La personnalité, la vie et l'oeuvre de François d'Assise sont assurément des sujets de choix pour un écrivain de la trempe d'Hermann Hesse. Répondant à l'édifiant parcours de Siddharta, cet ensemble de textes sur le Poverello donne la mesure de l'intérêt du romancier pour cette figure poétique – dont la dimension spirituelle n'est pas sans nous interroger en profondeur sur les valeurs démonétisées d'un capitalisme aussi moribond qu'arrogant. Car au-delà, ou au coeur même, du tissage littéraire que déplient ces petits textes en motifs silencieux, le portrait que livre Hesse du Pauvre d'Assise est comme un contrepoint des masques grimaçants de notre civilisation qui croit se défendre à coup d'écrans plats de la barbarie qui la ronge, et que dénonça François en son temps. Loin de nous de vouloir occulter la lumière proprement spirituelle du fondateur de l'ordre des Frères mineurs, pas plus que de nier la résonnance d'abord poétique de ces inédits, et leur place dans l'économie d'une oeuvre littéraire qui n'a pas livré tous ses secrets, au risque de présenter ce court recueil proposé par les éditions Salvator, comme un brûlot politique, mais il nous a semblé important de signaler cette dimension qui, lorsqu'il s'agit de François d'Assise, est le plus souvent sagement laissée de côté pour désamorcer, croit-on, le caractère subversif de son message.

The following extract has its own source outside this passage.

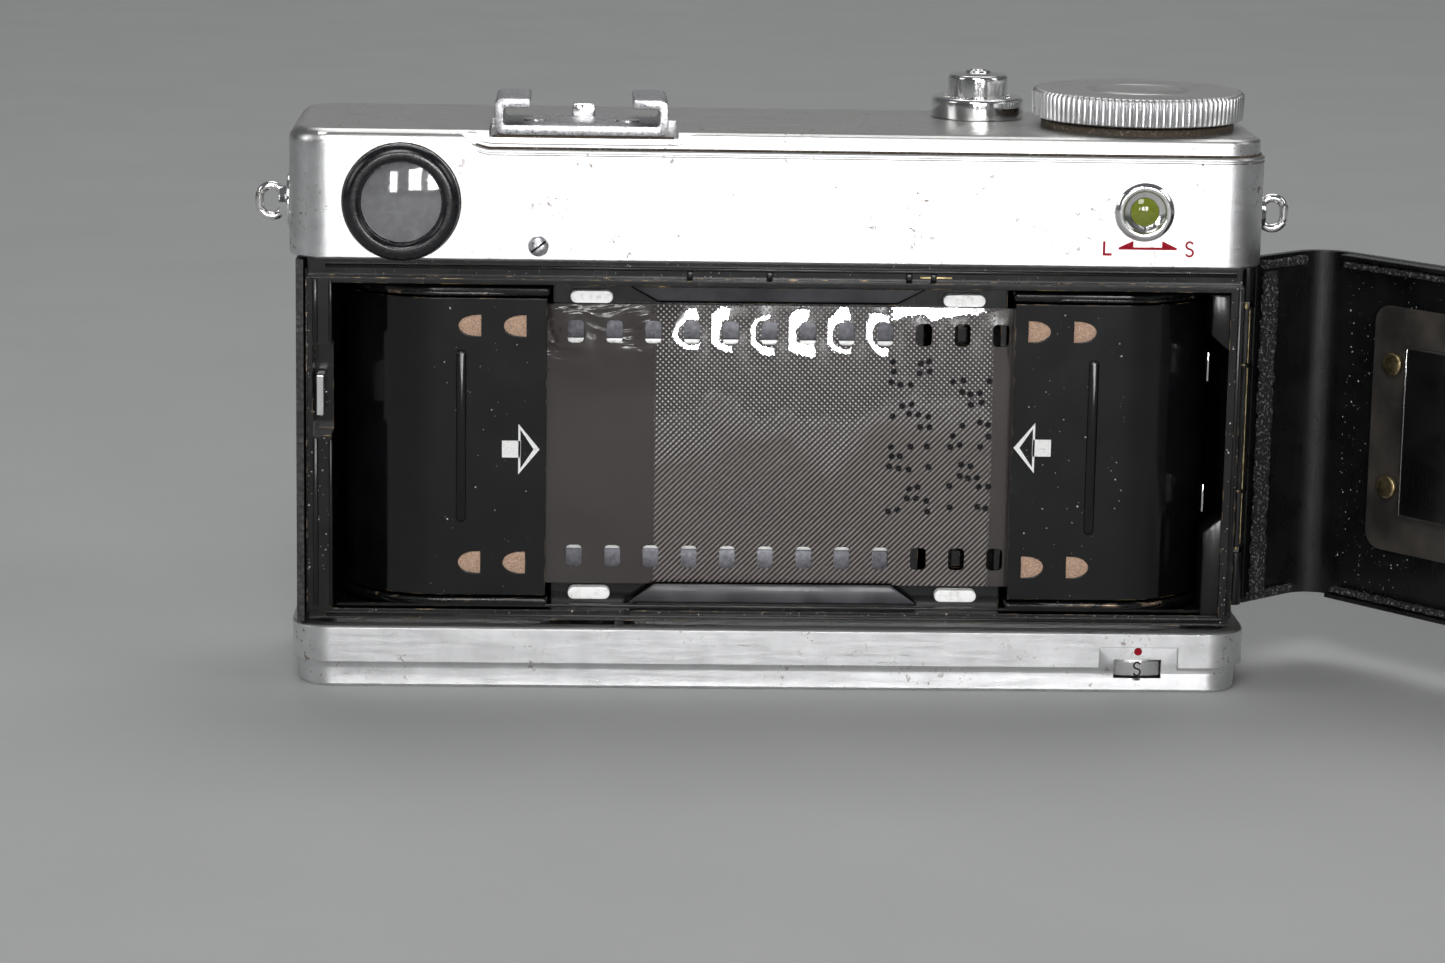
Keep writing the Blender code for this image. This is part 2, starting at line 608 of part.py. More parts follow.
def guide_pads():
    half_length, half_height = 2.6, 0.76
    offset = FILM_HALF_WIDTH + 1.05
    for name, x, side in (
        ("guide_pad_top_left", -22.5, 1),
        ("guide_pad_top_right", 23.1, 1),
        ("guide_pad_bottom_left", -22.5, -1),
        ("guide_pad_bottom_right", 23.0, -1),
    ):
        z = AXIS_Z + side * offset
        outline = rounded_rectangle((x - half_length, z - half_height), (x + half_length, z + half_height), 0.75, 4)
        prism(name, outline, "Y", -10.9, GATE_FACE_Y - GAP, WHITE_PAD)


def sprocket_shaft():
    centre = (SPROCKET_X, SPROCKET_Y)
    profile = [(0, AXIS_Z - 18.9), (1.5, AXIS_Z - 18.9), (1.5, AXIS_Z - PERFORATION_ROW - 1.5)]
    for row in (-1, 1):
        z = AXIS_Z + row * PERFORATION_ROW
        profile += [(SPROCKET_ROOT_RADIUS, z - 1.5), (SPROCKET_ROOT_RADIUS, z + 1.5)]
        profile.append((2.4 if row < 0 else 1.5, z + 1.5))
        if row < 0:
            profile.append((2.4, AXIS_Z + PERFORATION_ROW - 1.5))
    profile += [(1.5, AXIS_Z + 18.9), (0, AXIS_Z + 18.9)]
    shaft = turned("sprocket_shaft", profile, centre, "Z", SATIN_METAL, 24)
    for row in (-1, 1):
        z = AXIS_Z + row * PERFORATION_ROW
        for i in range(SPROCKET_TEETH):
            tooth = box("tooth", (-0.55, -SPROCKET_TIP_RADIUS, z - 0.9), (0.55, -1, z + 0.9), SATIN_METAL)
            turn = Matrix.Rotation(2 * math.pi * i / SPROCKET_TEETH, 4, "Z")
            tooth.matrix_world = Matrix.Translation(Vector((SPROCKET_X, SPROCKET_Y, 0)) * MM) @ turn
            join(shaft, tooth)
    smooth(shaft)
    set_origin(shaft, (SPROCKET_X, SPROCKET_Y, AXIS_Z))


def latch_catch():
    outline = [(-55.9, -13.2), (-55.0, -13.2), (-55.0, -9.9), (-55.9, -9.9)]
    catch = prism("latch_catch", outline, "Z", 33.8, 38.8, CHROME)
    set_origin(catch, (-55.45, -11.5, 36))


# Door, drawn closed


def door_shell():
    corner = 5.0
    x, y = DOOR_RIGHT - corner, DOOR_OUTER_Y + corner
    outline = [(DOOR_LEFT, DOOR_INNER_Y), (DOOR_LEFT, DOOR_OUTER_Y)]
    outline += arc((x, y), corner, 270, 360, 8)
    outline += [(DOOR_RIGHT, DOOR_END_Y), (DOOR_RIGHT - DOOR_SHEET, DOOR_END_Y)]
    outline += arc((x, y), corner - DOOR_SHEET, 360, 270, 8)
    shell = prism("back_door", outline, "Z", DOOR_BOTTOM, DOOR_TOP, BLACK_PAINT)
    for low, high in ((DOOR_BOTTOM + 0.05, DOOR_BOTTOM + 0.6), (DOOR_TOP - 0.6, DOOR_TOP - 0.05)):
        join(shell, box("lip", (-57.0, DOOR_INNER_Y - 0.5, low), (54.5, LIP_REACH_Y, high), BLACK_PAINT))
    for low, high in ((16, 23), (39.5, 46.5)):
        ring = [(0.6, low), (1.0, low), (1.0, high), (0.6, high)]
        knuckle = turned("knuckle", ring, (HINGE_X, HINGE_Y), "Z", BLACK_PAINT, 16)
        web_low, web_high = (59.1, DOOR_END_Y - 0.6, low + 0.1), (59.9, HINGE_Y - 0.7, high - 0.1)
        join(knuckle, box("web", web_low, web_high, BLACK_PAINT))
        join(shell, knuckle)
    smooth(shell)
    return shell


def door_covering():
    outline = rounded_rectangle((-57.5, 9.4), (54.5, 51.8), 2.0, 4)
    return prism("door_covering", outline, "Y", DOOR_OUTER_Y - 1.0, DOOR_OUTER_Y - GAP, LEATHERETTE)


def pressure_plate():
    outline = rounded_rectangle((-26.8, AXIS_Z - 17.1), (28.2, AXIS_Z + 17.1), 1.5, 3)
    return prism("pressure_plate", outline, "Y", -11.4, -10.2, GREY_PAINT)


def pressure_spring():
    """A bowed leaf that pushes the pressure plate away from the door."""
    half_length, thickness, steps = 21.0, 0.3, 10
    rear, front = DOOR_INNER_Y + GAP, -11.7
    depth = front - thickness - rear
    near = []
    for i in range(steps + 1):
        x = half_length * (2 * i / steps - 1)
        near.append((AXIS_X + x, rear + depth * (x / half_length) ** 2))
    far = [(x, y + thickness) for x, y in reversed(near)]
    return prism("pressure_spring", near + far, "Z", AXIS_Z - 6, AXIS_Z + 6, SATIN_METAL)


def cassette_springs():
    centre_z = 31.5
    pieces = []
    for name, side in (("left", -1), ("right", 1)):
        x = sorted((side * 49.4, side * 31.0))
        outline = rounded_rectangle((x[0], centre_z - 15.6), (x[1], centre_z + 15.6), 2.2, 4)
        plate = prism(f"cassette_spring_{name}", outline, "Y", DOOR_INNER_Y + GAP, DOOR_INNER_Y + 0.8, GREY_PAINT)
        leaf_x = sorted((side * 43.7, side * 32.5))
        leaf_low = (leaf_x[0], DOOR_INNER_Y + 0.6, centre_z - 10.7)
        leaf_high = (leaf_x[1], DOOR_INNER_Y + 1.6, centre_z + 10.9)
        join(plate, box("leaf", leaf_low, leaf_high, GREY_PAINT))
        pieces.append(plate)
        for level, z in (("top", centre_z + 8.4), ("bottom", centre_z - 7.3)):
            start = DOOR_INNER_Y + 0.8 + GAP
            head = [(0, start), (1.4, start), (1.4, start + 0.2), (0.8, start + 0.55), (0, start + 0.65)]
            rivet = turned(f"spring_rivet_{name}_{level}", head, (side * 45.9, z), "Y", BRASS, 16)
            smooth(rivet)
            pieces.append(rivet)
    return pieces


def door_seals():
    rear, front = DOOR_INNER_Y + GAP, -13.2
    top = box("door_seal_top", (-53.4, rear, 51.2), (54.0, front, 51.9), FOAM)
    bottom = box("door_seal_bottom", (-53.4, rear, 9.3), (54.0, front, 9.8), FOAM)
    hinge = box("door_seal_hinge", (57.8, -5.2, 9.6), (58.7, -2.8, 51.0), FOAM)
    return [top, bottom, hinge]


def latch_hook():
    hook = box("latch_hook", (-56.6, DOOR_INNER_Y + GAP, 39.1), (-53.7, DOOR_INNER_Y + 0.8, 42.3), CHROME)
    join(hook, box("tongue", (-55.9, DOOR_INNER_Y + 0.5, 39.4), (-55.1, -10.6, 42.1), CHROME))
    return hook


def door():
    pieces = [door_shell(), door_covering(), pressure_plate(), pressure_spring(), latch_hook()]
    pieces += cassette_springs()
    pieces += door_seals()
    axis = (HINGE_X, HINGE_Y, AXIS_Z)
    for piece in pieces:
        set_origin(piece, axis)
        piece.rotation_euler = (0, 0, DOOR_REST_ANGLE)


def hinge():
    centre = (HINGE_X, HINGE_Y)
    smooth(turned("hinge_pin", [(0, 15.4), (0.35, 15.4), (0.35, 47.1), (0, 47.1)], centre, "Z", BRASS, 12))
    leaf = turned("hinge_leaf", [(0.6, 23.3), (1.0, 23.3), (1.0, 39.2), (0.6, 39.2)], centre, "Z", BRASS, 16)
    join(leaf, box("plate", (57.4, HINGE_Y - 0.4, 23.4), (HINGE_X - 0.7, HINGE_Y + 1.3, 39.1), BRASS))
    smooth(leaf)


top_cover()
accessory_shoe()
shutter_release()
advance_wheel()
finder()
indicator()
strap_lug("strap_lug_left", -1)
strap_lug("strap_lug_right", 1)
rear_screw()
bottom_plate()
lock_drum()
tripod_bush()
chassis()
body_covering()
lens()
cassette("cassette_left", -1)
cassette("cassette_right", 1)
film_strip()
guide_pads()
sprocket_shaft()
latch_catch()
door()
hinge()
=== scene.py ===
import random
from math import copysign, cos, exp, pi, radians, sin, sqrt

import bmesh
import bpy
from mathutils import Matrix, Vector, noise


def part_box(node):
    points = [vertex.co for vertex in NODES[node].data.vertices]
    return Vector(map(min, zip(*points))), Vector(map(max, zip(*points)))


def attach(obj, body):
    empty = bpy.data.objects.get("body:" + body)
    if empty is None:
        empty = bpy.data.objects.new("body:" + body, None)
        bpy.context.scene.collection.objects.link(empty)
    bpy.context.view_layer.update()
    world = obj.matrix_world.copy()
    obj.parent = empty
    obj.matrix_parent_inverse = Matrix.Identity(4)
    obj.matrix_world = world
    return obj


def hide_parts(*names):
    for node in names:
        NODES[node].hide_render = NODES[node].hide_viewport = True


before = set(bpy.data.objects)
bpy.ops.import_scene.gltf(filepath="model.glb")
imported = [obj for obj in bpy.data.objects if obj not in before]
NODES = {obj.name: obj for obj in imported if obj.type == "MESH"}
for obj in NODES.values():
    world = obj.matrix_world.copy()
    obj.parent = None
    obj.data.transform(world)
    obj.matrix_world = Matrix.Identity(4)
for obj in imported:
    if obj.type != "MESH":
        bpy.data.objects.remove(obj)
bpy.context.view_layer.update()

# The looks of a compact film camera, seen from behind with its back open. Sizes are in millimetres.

MM = 0.001
CHOICE = random.Random(7)

# Places that the CAD model fixes
AXIS_X, AXIS_Z = 0.7, 29.9
REAR, FRONT = -15.0, 15.0
DECK = 69.1
STEP = 66.55
FILM_Y = -9.5
HINGE = (59.4, -1.0)
DOOR_ANGLE = radians(130)
DOOR_INNER_Y = -15.0
DRUM_CENTRE, DRUM_RADIUS = (45.6, -5.6), 8.25
PERFORATION_PITCH = 4.75
FIRST_PERFORATION_X = -24.4
PERFORATION_ROW = 14.1
DOT_PITCH = 0.7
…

Si l'auteur du Cantique de Frère Soleil est la plupart du temps réduit à l'image inoffensive d'un homme qui parlait aux oiseaux, un doux rêveur en somme, Hermann Hesse le rend à sa puissance subversive, celle de la joie inconditionnelle, la « joie parfaite » et le place parmi les « âmes de feu » qui, écrit-il dans les premières pages, magnifiques, de sa biographie, « ne se sont jamais contentées d'un nom à la place de l'être ni d'une image à la place du réel ». Car la simplicité de François et le retour à la pureté du message du Christ sont proprement révolutionnaires : et c'est d'abord cette grandeur-là dont Hermann Hesse a voulu témoigner, cette vie « dont la beauté et la grandeur silencieuse surpassent les oeuvres même de bien des poètes » et qui placent François d'Assise aux côtés des poètes, des sages, des saints, « comme s'ils étaient les premiers hommes ».
Certes, en lisant ces textes, le lecteur familier de François n'apprendra rien de bien neuf : si ce n'est le regard que porte sur lui Hermann Hesse, regard tendre et ferme sur un homme et une oeuvre qui irriguent profondément celle du biographe – irrigation, irisation spirituelle, poétique, politique (le petit essai de Fritz Wagner qui clôt le recueil rend bien compte de cette influence et de la continuité fraternelle entre les deux poètes).

Et ce regard nous offre des textes magnifiques et simples, un véritable cantique d'herbe et de feu qui ajoute à la simplicité de cette histoire l'ardeur d'un héritage. Il fallait des mots aussi simples et brûlants que furent simple et brûlante la vie de François d'Assise, simple et brûlant son message, et Hermann Hesse a su les trouver : voilà une vie qui s'écrit comme un poème, également comme une interpellation, un chant nu et léger sur une branche pour revenir à la source du message évangélique, à sa puissance subversive, à la source de soi et de toute vie.